Zip your project file and save it to cloud every day. Or twice a day. Consider GitHub.com as an alternative backup strategy but don't burn too much time if it is too challenging.

Pay attention to your namespace in the Environment panel. It's easy to lose track of where objects came from and one often finds that something being relied on in Script3.R was created in Script1.R and won't be found in the later unless the former has been run. It's good practice to restart an R Session after each save.

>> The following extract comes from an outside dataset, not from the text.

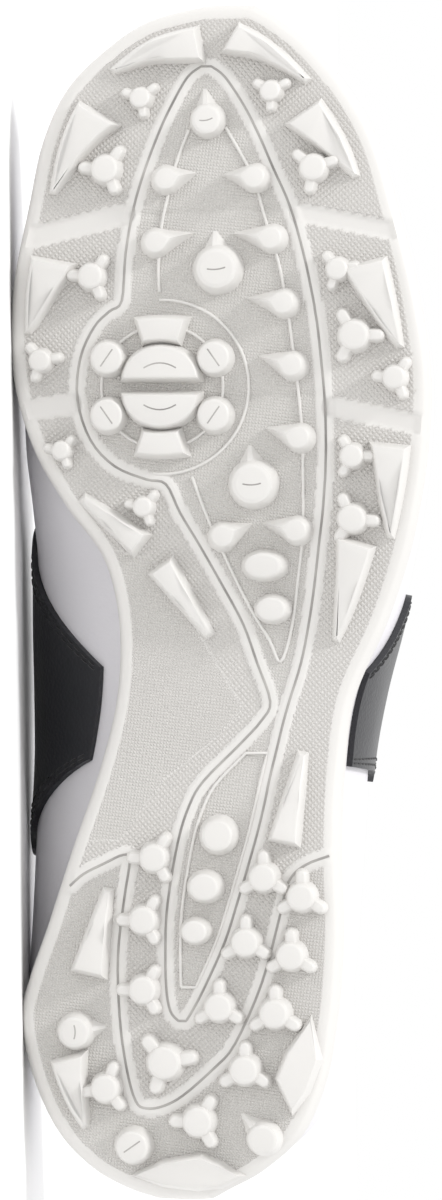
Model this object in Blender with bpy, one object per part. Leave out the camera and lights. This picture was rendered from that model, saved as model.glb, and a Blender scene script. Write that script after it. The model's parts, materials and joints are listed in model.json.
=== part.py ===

Look for opportunities to reduce repetition and proliferation of object names by creating your own functions. The Extract Function option in the RStudio Code menu is great for this. Here's an example

# find_seconds between two date times

find_seconds <- function(x,y){
  begin  = lubridate::ymd_hms(x)
  finish = lubridate::ymd_hms(y)
  lapsed = lubridate::as.duration(
    lubridate::interval(begin,finish, tzone = lubridate::tz(begin)))
  just_seconds = lapsed@.Data
  return(just_seconds)
}

(begin  <- "2022-12-31 04:07:31")
#> [1] "2022-12-31 04:07:31"
(finish <- "2023-01-01 14:07:56")
#> [1] "2023-01-01 14:07:56"

find_seconds(begin,finish)
#> [1] 122425

Created on 2023-01-02 with reprex v2.0.2 (When asking for specific help here use a reprex like this..)

There are functions in the apply family that will run an appropriate function over the variables in a data frame.

Remember that for small datasets, it is easier to recreate objects from a script or function that to keep track of what they were named and where they were put. When dealing with one data frame at a time, choose a standard identifier, say d. That way the same code snippets that take d as an object won't have to be edited as if you were using my_data_frame_for_particulates and my_data_frame_for_no2. Don't use . in your own names for anything; by convention it should be reserved for functions in {base} and other libraries that are loaded automatically.

Keep variable names short and lower case (to save keystrokes). When it comes time to presentation those names can be made more descriptive for readers who have not been living with them.